15. Specific objection has been taken on behalf of the opponent Amarjeetsingh M. Bajaj that arbitrator has not made any hearing in the presence either of the opponent Nos. 1 to 8 and did not afford any opportunity to opponent Nos. 2 to 8 to represent their case. Objection is also specifically raised that the arbitrator has allotted the godowns said to have been purchased from Mohan Land Corporation and from Ahmedabad Timber Merchant Co-operative Association, considering them to be properties of the firm, whereas in fact no such godowns have been purchased from those respective owners, though there had been an agreement to purchase which had ultimately fell out and the properties did not belong to the firm. In other words, the award for distribution of those 7 godowns has been made on non-existent material. It has also been urged that the award for specific sum of Rs. 1,40,000/-without there being any specific claim for it, was not permissible in law.
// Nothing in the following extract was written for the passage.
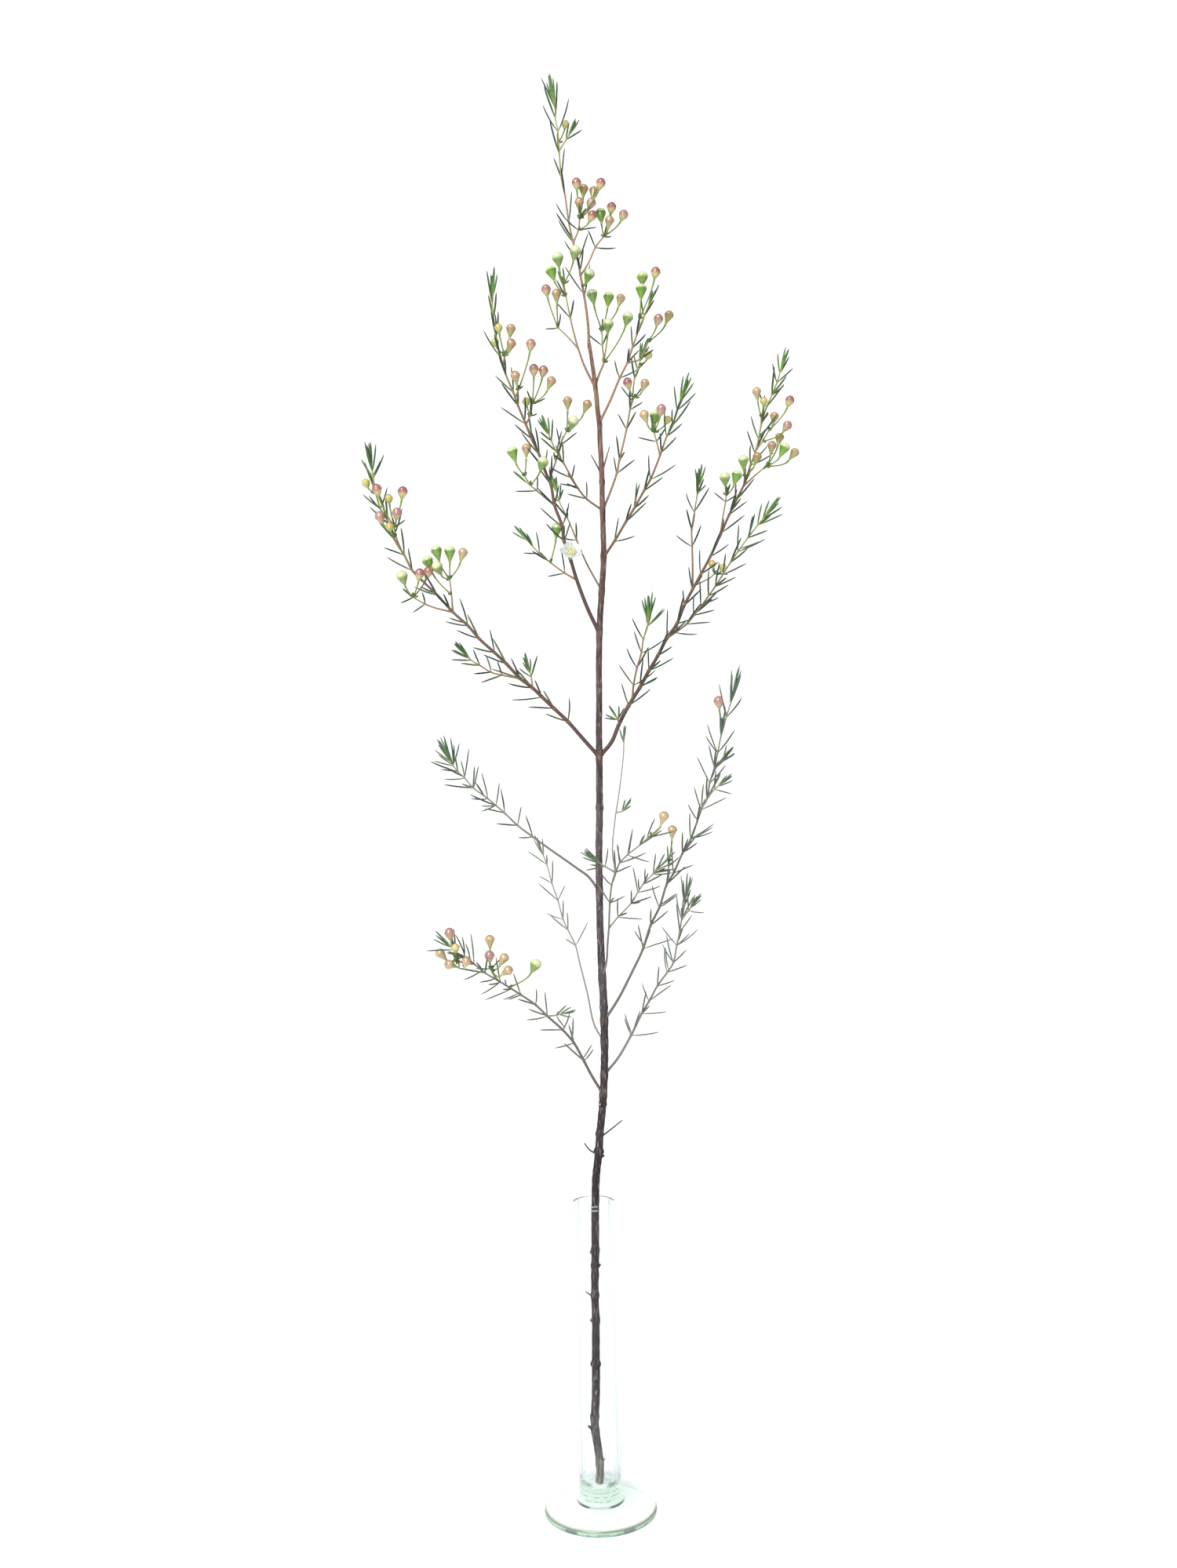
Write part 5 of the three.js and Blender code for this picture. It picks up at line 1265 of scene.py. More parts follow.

It has also been alleged in the objections that the arbitrator has acted more on presumption and personal information rather material placed before it and in the absence of hearing in the presence of the parties, which amounts to misconduct on the part of arbitrator. These allegations cannot be said to be vague or uncertain, not calling for any consideration, so as to call no effort by the trial Court to examine the record of the proceedings submitted by the arbitrator and verify its veracity. The overruling of the objections in the summary manner, in my opinion, cannot be upheld.
16. An arbitrator, though not bound by technical rules of evidence or procedure, but is not absolved from observing basic rules of natural justice, viz., he cannot act on personal knowledge or that he ought not to hear or receive evidence from one side in the absence of other side. These acts may in given facts and circumstances amount to misconduct. When specific objection in this respect is made by any objection, the Court will not be justified to close its mind without making any attempt to consider the merit of objections by enquiring into it. So also the Supreme Court said in Dewan Singh v. Champat Singh and Ors. that the recital in the agreement between the parties that the arbitrators may decide the disputes referred to them in 'whatever manner' they think does not mean that the, arbitrators can decide those disputes on the basis of their personal knowledge. The proceedings before arbitrators are quasi-judicial proceedings. They must be conducted in accordance with the principles of natural justice.
17. Likewise, though it is true that the arbitrator is not under obligation to give a reasoned award, and award cannot be held to be bad for want of reasons or inadequate reasons, but if any reason of its findings has been assigned, it is not to be excluded from judicial scrutiny whether it is sustainable in law. The trial Court appears to have ignored this principle also. I am, therefore, of the opinion that the cross-objections also needs to be allowed, and matter is required to be examined by trial Court.
18. In that view of the matter, it will be only appropriate that the question as to the extension of period is also considered while considering the totality of the case in the presence of the parties by examining the material that has been placed before the trial Court in the first instance.
19. Accordingly, the appeal as well as cross-objections are allowed. The judgment of the trial Court is set aside and the case is sent back to the trial Court for deciding the question of law as stated above within a period of six moths.
Civil application is disposed of accordingly.
There shall be no orders as to costs.